Now, using formula for length of perpendicular, which is
$\left| \dfrac{h\alpha -h}{\sqrt{{{\alpha }^{2}}+{{h}^{2}}}} \right|=1$
Squaring both sides we get
$\dfrac{{{(h\alpha -h)}^{2}}}{{{\alpha }^{2}}+{{h}^{2}}}=1$
Using, cross multiplication, we get
${{h}^{2}}{{\alpha }^{2}}+{{h}^{2}}-2{{h}^{2}}\alpha ={{\alpha }^{2}}+{{h}^{2}}$
On simplifying we get
${{h}^{2}}\alpha -2{{h}^{2}}=\alpha$
Or, $\alpha =\dfrac{2{{h}^{2}}}{{{h}^{2}}-1}$
Or, $\alpha -1=\dfrac{2{{h}^{2}}}{{{h}^{2}}-1}-1$
$\alpha -1=\dfrac{{{h}^{2}}+1}{{{h}^{2}}-1}$ as, PQ is $\alpha -1$.
Now, Perimeter of Triangle will be $h\text{ }+\alpha +\sqrt{{{h}^{2}}+{{\alpha }^{2}}}$, as OA = h, PA =$\alpha$ and OP = $\sqrt{{{h}^{2}}+{{\alpha }^{2}}}$
Also, given in question that perimeter is equal to 8.
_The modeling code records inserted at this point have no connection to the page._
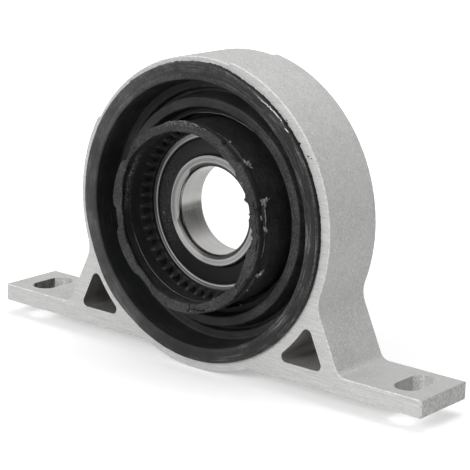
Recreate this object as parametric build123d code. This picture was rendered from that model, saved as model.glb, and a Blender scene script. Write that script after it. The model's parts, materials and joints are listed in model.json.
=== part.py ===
from build123d import *
import os
from math import cos, radians, sin, sqrt, tan

# Driveshaft centre bearing: an extruded aluminium bracket, a rubber mount and a sealed ball bearing.
# Millimetres. Y is the shaft's axis, with the photographed front towards -Y. X runs along the two feet
# and Z points up. The origin is the middle of the bearing, on the shaft's axis.

# Ball bearing
bore_diameter = 30.0
bearing_diameter = 55.0
inner_race_stand = 1.0
ball_count = 11
bore_corner_radius = 1.5
race_corner = 0.6
face_line_inset = 1.55
face_line_width = 0.25
face_line_depth = 0.15
groove_conformity = 1.04
ball_race_gap = 0.05

# Shares of the bearing's section, from its bore to its outside
ball_share = 0.57152
inner_shoulder_share = 0.188
outer_shoulder_share = 0.172
seal_seat_share = 0.136

# Seals
seal_thickness = 0.9
seal_setback = 0.15
seal_cage_gap = 0.198
seal_bead_setback = 0.36
seal_bead_depth = 0.8
seal_bead_height = 1.0
seal_lip_gap = 0.06
seal_lip_width = 0.7

# Ball cage
cage_sheet = 0.6
cage_band_width = 3.0
cage_pocket_gap = 0.08
rivet_diameter = 1.0
rivet_head_diameter = 1.9
rivet_head_height = 0.35

# Steel sleeves
inner_sleeve_wall = 1.5
inner_sleeve_stand = 0.5
outer_sleeve_wall = 1.6
outer_sleeve_setback = 0.8
bond_gap = 0.15

# Aluminium bracket
bracket_width = 25.5
bearing_setback = 0.75
ring_bore_diameter = 100.0
ring_wall = 3.5
ring_flat_depth = 0.8
ring_flat_start = 78.5
ring_flat_end = 150.5
bracket_length = 182.0
foot_thickness = 6.0
ring_below_feet = 5.0
slot_inset = 11.0
slot_width = 9.0
slot_length = 17.0
gusset_angle = 65.3
gusset_leaves_ring = -23.0
gusset_wall = 5.3
gusset_root_radius = 4.0
waist_radius = 9.0
ring_foot_radius = 1.0
foot_end_radius = 0.6
cavity_ring_wall = 3.9
cavity_corner_radius = 1.9
edge_break = 0.3

# Rubber mount. A depth is counted from the bracket's front face towards the back.
rim_stand = 1.75
rim_overlap = 0.4
rim_outer_round = 0.6
rim_inner_round = 1.2
band_mouth_wall = 4.4
band_taper = 1.4
band_step_depth = 8.6
band_step_width = 2.7
band_rear_setback = 0.6
fold_crest_depth = 3.9
fold_channel_depth = 9.2
fold_channel_width = 1.3
outer_groove_depth = 10.8
web_thickness = 3.0
web_back_inset = 1.7
groove_round = 0.6

# Where the fold's corners lie, as shares of the room between the hub and the band's step
inner_root_share = 0.223
inner_crest_share = 0.407
outer_crest_share = 0.728
rear_corner_share = 0.762
outer_root_share = 0.854
outer_groove_share = 0.951

# Radii at the fold's corners, as shares of the width between two corners
crest_roundness = 0.21
outer_groove_roundness = 0.4
inner_groove_roundness = 0.26

# Hub and collar of the rubber mount. An inset is counted inwards from the hub's outside.
hub_wall = 2.05
hub_rear_lip = 0.4
collar_reach = 8.0
collar_notch_inset = 1.15
collar_rim_inset = 2.7
collar_mouth_inset = 2.0
collar_step_depth = -1.8
collar_step = 0.35
lug_count = 8
lug_first_angle = 166.0
lug_spread = 33.0
lug_overhang = 0.6
lug_length = 2.7
lug_round = 0.9
rib_count = 47
rib_first_angle = 1.65
rib_width = 1.2
rib_start_depth = 3.9
rib_start_inset = 2.3
rib_end_inset = 3.4
rib_floor_thickness = 0.4
rib_floor_inset = 3.5

# Places that follow from the sizes above
race_radius = bearing_diameter / 2
bore_radius = bore_diameter / 2
race_section = race_radius - bore_radius
pitch_radius = bore_radius + race_section / 2
ball_diameter = ball_share * race_section
ball_radius = ball_diameter / 2
groove_radius = ball_radius * groove_conformity
inner_shoulder_radius = pitch_radius - inner_shoulder_share * race_section
outer_shoulder_radius = pitch_radius + outer_shoulder_share * race_section
seal_seat_radius = outer_shoulder_radius + seal_seat_share * race_section
cage_side = cage_pocket_gap + cage_sheet
outer_race_width = ball_diameter + 2 * (cage_side + seal_cage_gap + seal_thickness + seal_setback)
inner_race_width = outer_race_width + 2 * inner_race_stand
inner_sleeve_length = outer_race_width + 2 * inner_sleeve_stand
front_face = -bearing_setback - bracket_width / 2
rear_face = front_face + bracket_width
bracket_bore_radius = ring_bore_diameter / 2
ring_radius = bracket_bore_radius + ring_wall
foot_drop = ring_radius - ring_below_feet
foot_top = foot_thickness - foot_drop
slot_spacing = bracket_length - 2 * slot_inset
sleeve_radius = race_radius + inner_sleeve_wall
rubber_seat_radius = sleeve_radius + bond_gap
outer_sleeve_bore = bracket_bore_radius - outer_sleeve_wall
band_mouth_radius = bracket_bore_radius - band_mouth_wall
band_step_radius = band_mouth_radius - band_taper
hub_radius = rubber_seat_radius + hub_wall
collar_notch_radius = hub_radius - collar_notch_inset
collar_rim_radius = hub_radius - collar_rim_inset
collar_mouth_radius = hub_radius - collar_mouth_inset
collar_wall_radius = collar_mouth_radius + collar_step
lug_radius = hub_radius + lug_overhang
rib_floor_radius = hub_radius - rib_floor_inset


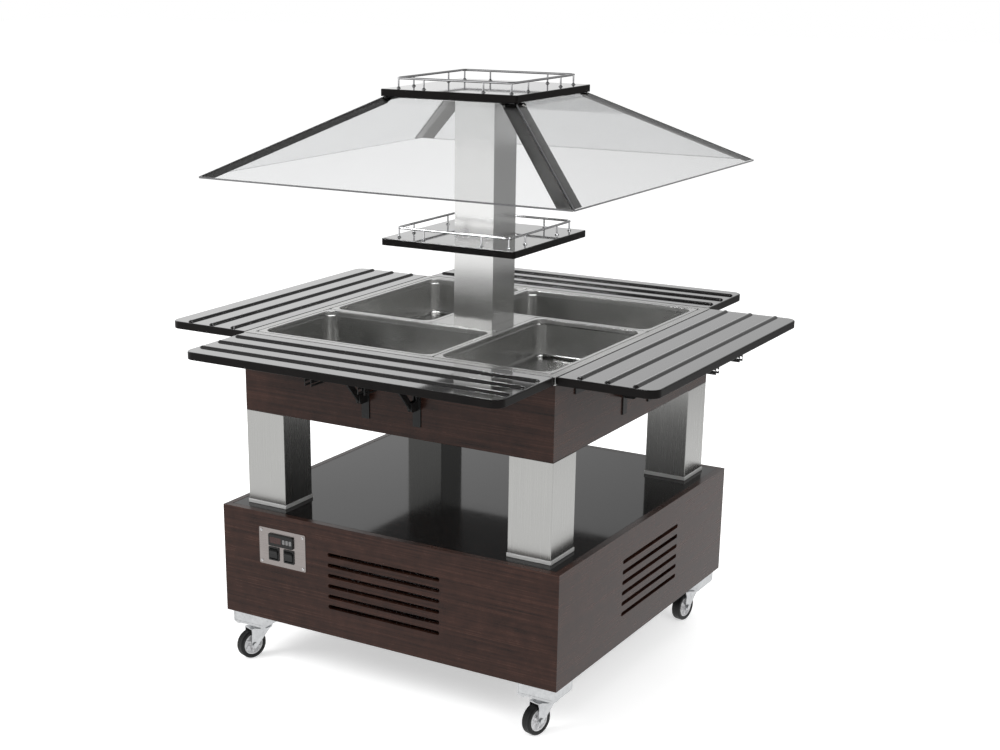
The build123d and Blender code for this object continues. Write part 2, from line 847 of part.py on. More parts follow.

So, $h\text{ }+\alpha +\sqrt{{{h}^{2}}+{{\alpha }^{2}}}=8$
On re – writing, we get
$\sqrt{{{h}^{2}}+{{\alpha }^{2}}}=8-h-\alpha$
Putting $\alpha =\dfrac{2{{h}^{2}}}{{{h}^{2}}-1}$in $\sqrt{{{h}^{2}}+{{\alpha }^{2}}}=8-h-\alpha$, we egt
$\sqrt{{{h}^{2}}+{{\left( \dfrac{2{{h}^{2}}}{{{h}^{2}}-1} \right)}^{2}}}=8-h-\dfrac{2{{h}^{2}}}{{{h}^{2}}-1}$
Squaring both sides we get
${{h}^{2}}+{{\left( \dfrac{2{{h}^{2}}}{{{h}^{2}}-1} \right)}^{2}}=64+{{h}^{2}}+{{\left( \dfrac{2{{h}^{2}}}{{{h}^{2}}-1} \right)}^{2}}-16h+2h\left( \dfrac{2{{h}^{2}}}{{{h}^{2}}-1} \right)-16\dfrac{2{{h}^{2}}}{{{h}^{2}}-1}$
On simplifying we get
$64-16h+2h\left( \dfrac{2{{h}^{2}}}{{{h}^{2}}-1} \right)-16\dfrac{2{{h}^{2}}}{{{h}^{2}}-1}=0$
$64-16h+\left( \dfrac{4{{h}^{3}}-32{{h}^{2}}}{{{h}^{2}}-1} \right)=0$
$\left( \dfrac{64{{h}^{2}}-64-16{{h}^{3}}-16h+4{{h}^{3}}-32{{h}^{2}}}{{{h}^{2}}-1} \right)=0$
Or, $3{{h}^{3}}-8{{h}^{2}}-4h+16=0$
${{(h-2)}^{2}}(3h+4)=0$
So, $h=2,-\dfrac{4}{3}$
As, length cannot be negative, so h = 2
Putting, h = 2 in $PQ=\alpha -1=\dfrac{{{h}^{2}}+1}{{{h}^{2}}-1}$, we get
$PQ=\alpha -1=\dfrac{{{2}^{2}}+1}{{{2}^{2}}-1}$
$PQ=\alpha -1=\dfrac{5}{3}$units.

So, the correct answer is “Option C”.

Note: To solve these types of questions one must have a pictorial understanding of the question at a good level as it decreases the chances of mistakes and also makes questions even easier to solve. Try to avoid making calculation mistakes and always mention units in the final answer.